**PROBLEM TO SOLVE:** Restate every line of the material, word for word.

'''

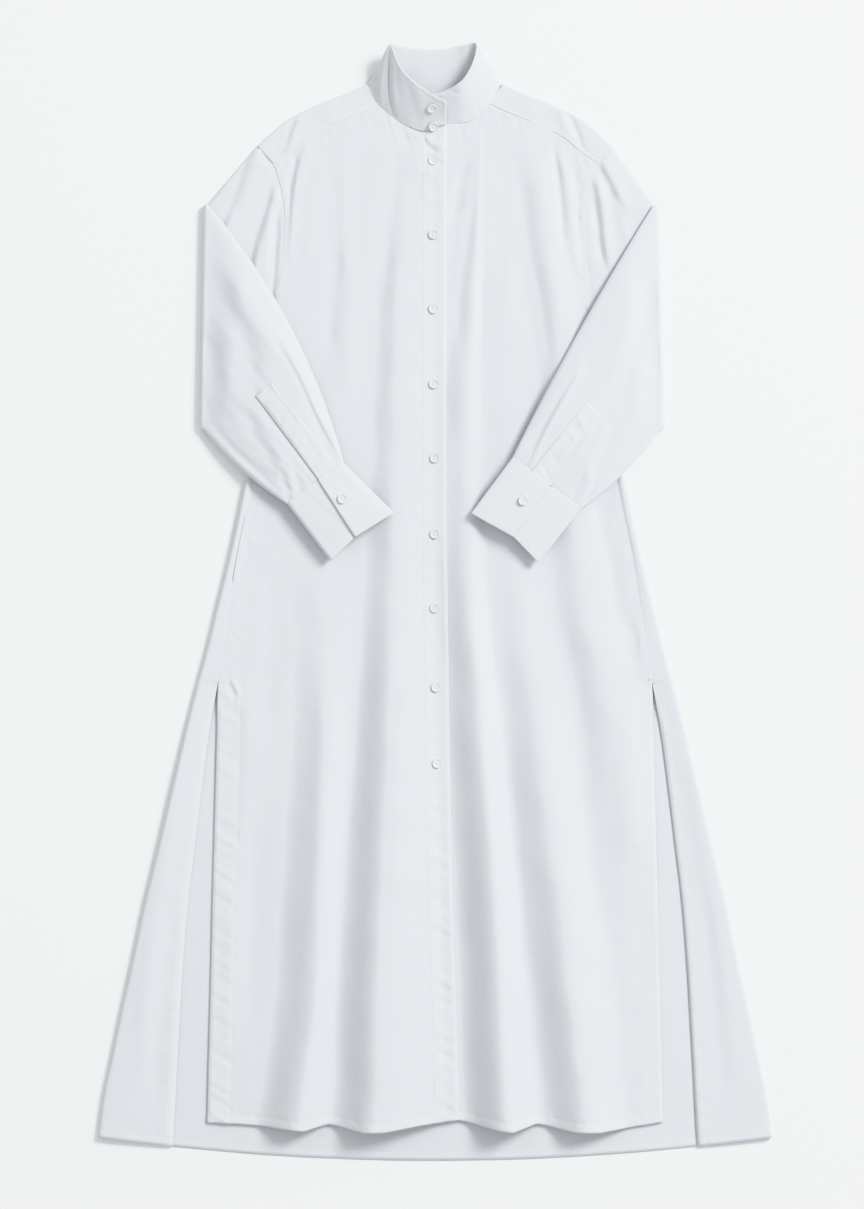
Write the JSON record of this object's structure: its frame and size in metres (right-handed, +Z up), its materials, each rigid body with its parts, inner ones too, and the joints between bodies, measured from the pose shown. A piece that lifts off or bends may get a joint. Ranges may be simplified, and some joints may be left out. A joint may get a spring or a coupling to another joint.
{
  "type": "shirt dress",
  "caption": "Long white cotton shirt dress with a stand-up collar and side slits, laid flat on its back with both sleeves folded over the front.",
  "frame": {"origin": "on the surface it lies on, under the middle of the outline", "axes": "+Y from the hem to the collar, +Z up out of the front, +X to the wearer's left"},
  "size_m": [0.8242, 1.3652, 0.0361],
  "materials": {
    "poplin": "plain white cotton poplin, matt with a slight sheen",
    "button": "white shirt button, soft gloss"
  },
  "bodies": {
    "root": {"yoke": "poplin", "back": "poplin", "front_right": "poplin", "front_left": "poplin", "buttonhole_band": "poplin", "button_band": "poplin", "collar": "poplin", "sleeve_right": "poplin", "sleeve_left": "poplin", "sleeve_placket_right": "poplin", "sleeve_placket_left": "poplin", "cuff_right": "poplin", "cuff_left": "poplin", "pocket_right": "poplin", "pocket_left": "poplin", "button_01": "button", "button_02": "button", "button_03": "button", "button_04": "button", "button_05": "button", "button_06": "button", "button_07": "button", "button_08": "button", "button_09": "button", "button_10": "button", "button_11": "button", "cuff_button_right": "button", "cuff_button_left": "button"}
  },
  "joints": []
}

'''

**ANSWER TO THIS PROBLEM:**
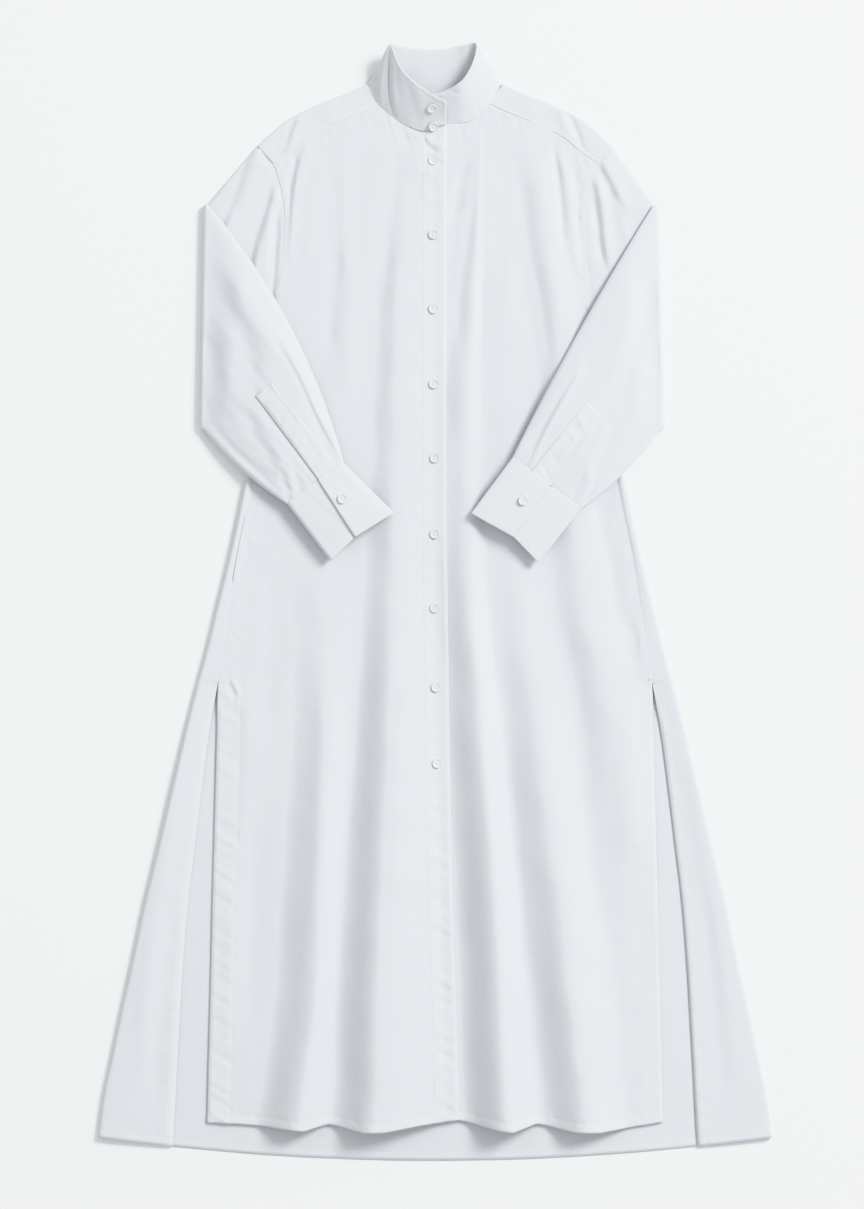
Write the JSON record of this object's structure: its frame and size in metres (right-handed, +Z up), its materials, each rigid body with its parts, inner ones too, and the joints between bodies, measured from the pose shown. A piece that lifts off or bends may get a joint. Ranges may be simplified, and some joints may be left out. A joint may get a spring or a coupling to another joint.
{
  "type": "shirt dress",
  "caption": "Long white cotton shirt dress with a stand-up collar and side slits, laid flat on its back with both sleeves folded over the front.",
  "frame": {"origin": "on the surface it lies on, under the middle of the outline", "axes": "+Y from the hem to the collar, +Z up out of the front, +X to the wearer's left"},
  "size_m": [0.8242, 1.3652, 0.0361],
  "materials": {
    "poplin": "plain white cotton poplin, matt with a slight sheen",
    "button": "white shirt button, soft gloss"
  },
  "bodies": {
    "root": {"yoke": "poplin", "back": "poplin", "front_right": "poplin", "front_left": "poplin", "buttonhole_band": "poplin", "button_band": "poplin", "collar": "poplin", "sleeve_right": "poplin", "sleeve_left": "poplin", "sleeve_placket_right": "poplin", "sleeve_placket_left": "poplin", "cuff_right": "poplin", "cuff_left": "poplin", "pocket_right": "poplin", "pocket_left": "poplin", "button_01": "button", "button_02": "button", "button_03": "button", "button_04": "button", "button_05": "button", "button_06": "button", "button_07": "button", "button_08": "button", "button_09": "button", "button_10": "button", "button_11": "button", "cuff_button_right": "button", "cuff_button_left": "button"}
  },
  "joints": []
}